As a point of curiosity, it can be mentioned that for many years Denmark was called an economic bumblebee. The name was used as a parallel to the bumblebee, which in theory cannot actually fly but nevertheless does. This was the feeling about the Danish economy for a period. Denmark had, and still has, a very high level of taxation. Yet for a long period Denmark has been able to generate very high growth rates. Denmark has been able to grow even if the majority of economists thought that growth would be created by giving individuals their own money, thereby stimulating demand.

It is in fact very likely, although of course not documented, that Denmark actually had a highly beneficial government model in that period and that the high tax pressure provided ideal conditions for long-term investments, which has brought Denmark forward. Naturally, additional analyses will be required to find the precise significance of the structural risk cost to national growth, but if it does have major significance, this could lead to big changes in the way we perceive the role of the government.

If we assume that this significance is important and big, then a society in crisis cannot necessarily be stimulated to obtain growth the way Keynes proposed because stimulation can have a negative effect on the structural risk costs, causing growth to subside. It will be like filling a bucket that has a hole in the bottom; there is a short-term effect, but after a while the bucket is empty again.

If you want to generate growth in a country where the significance of the structural risk cost is high, you have to take a look at the equation of society’s structural risk costs and reduce the factors that can be reduced. A massive effort must be made to protect private individuals against sudden, unexpected, large costs. Only under these conditions will the population be competitive and capable of creating growth in society. Only under these conditions does it make sense to carry out stimulating measures in the country, as you have a balanced growth model focusing both on long-term value creation and short-term stimulation.

If it turns out to be of major significance for the growth of a country to create ideal conditions for long-term investments by protecting risk owners against sudden, large expenses, the recent crisis has been handled incorrectly or at least suboptimally.

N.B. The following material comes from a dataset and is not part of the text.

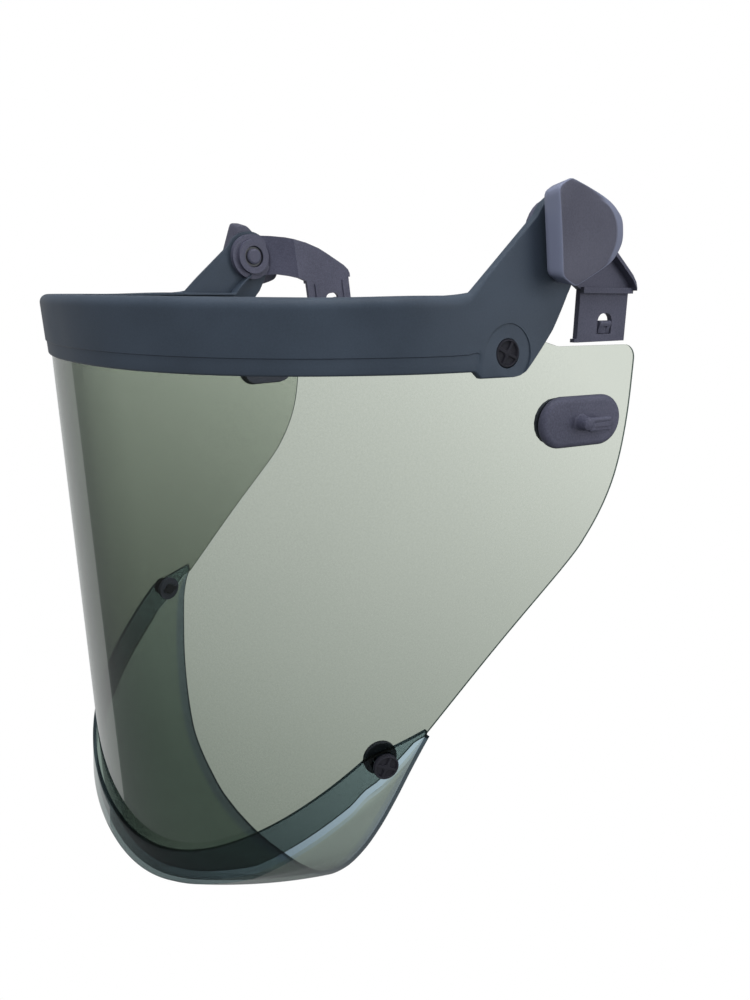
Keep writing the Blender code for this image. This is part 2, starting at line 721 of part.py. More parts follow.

This also means that there is no relatively easy way for a government to get out of a crisis by means of stimulation. Consequently, it is of even greater importance to prevent crises than we used to think, to ensure that they never recur. An economic crisis is likely to have far-reaching consequences by ruining the long-term growth potential of a nation and its agents—a consequence that is unaffected and could potentially even be worsened by current short-term growth stimulation crisis countermeasures.